**Task details**.
Go through the listing and return every line with "behind" in it.
● ● ● ● ● ● ●
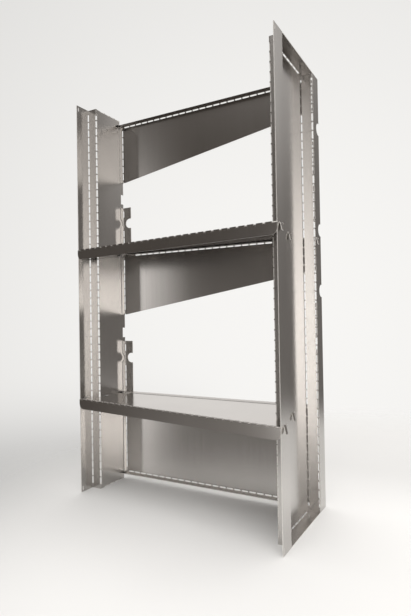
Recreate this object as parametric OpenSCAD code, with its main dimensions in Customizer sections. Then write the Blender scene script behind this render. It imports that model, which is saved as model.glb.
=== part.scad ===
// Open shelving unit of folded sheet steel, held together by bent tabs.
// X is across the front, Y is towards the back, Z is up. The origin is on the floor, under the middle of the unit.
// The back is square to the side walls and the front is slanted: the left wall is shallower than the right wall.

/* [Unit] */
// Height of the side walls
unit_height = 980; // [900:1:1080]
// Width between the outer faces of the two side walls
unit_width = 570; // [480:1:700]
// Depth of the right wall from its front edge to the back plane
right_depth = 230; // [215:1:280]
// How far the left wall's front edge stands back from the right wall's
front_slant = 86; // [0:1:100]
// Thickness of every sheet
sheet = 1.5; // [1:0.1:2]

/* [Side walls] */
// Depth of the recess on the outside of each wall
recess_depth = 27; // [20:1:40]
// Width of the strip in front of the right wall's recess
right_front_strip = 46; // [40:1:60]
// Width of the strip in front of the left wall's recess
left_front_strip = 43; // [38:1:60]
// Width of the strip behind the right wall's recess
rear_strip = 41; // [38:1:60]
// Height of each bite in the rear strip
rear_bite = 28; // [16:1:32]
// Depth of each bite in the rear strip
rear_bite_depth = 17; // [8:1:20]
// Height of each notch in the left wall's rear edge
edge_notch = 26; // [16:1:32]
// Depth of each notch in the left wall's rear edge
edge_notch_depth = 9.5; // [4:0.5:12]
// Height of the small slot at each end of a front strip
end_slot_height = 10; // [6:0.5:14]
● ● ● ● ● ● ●
**Full output**.
Recreate this object as parametric OpenSCAD code, with its main dimensions in Customizer sections. Then write the Blender scene script behind this render. It imports that model, which is saved as model.glb.
// Width of the strip behind the right wall's recess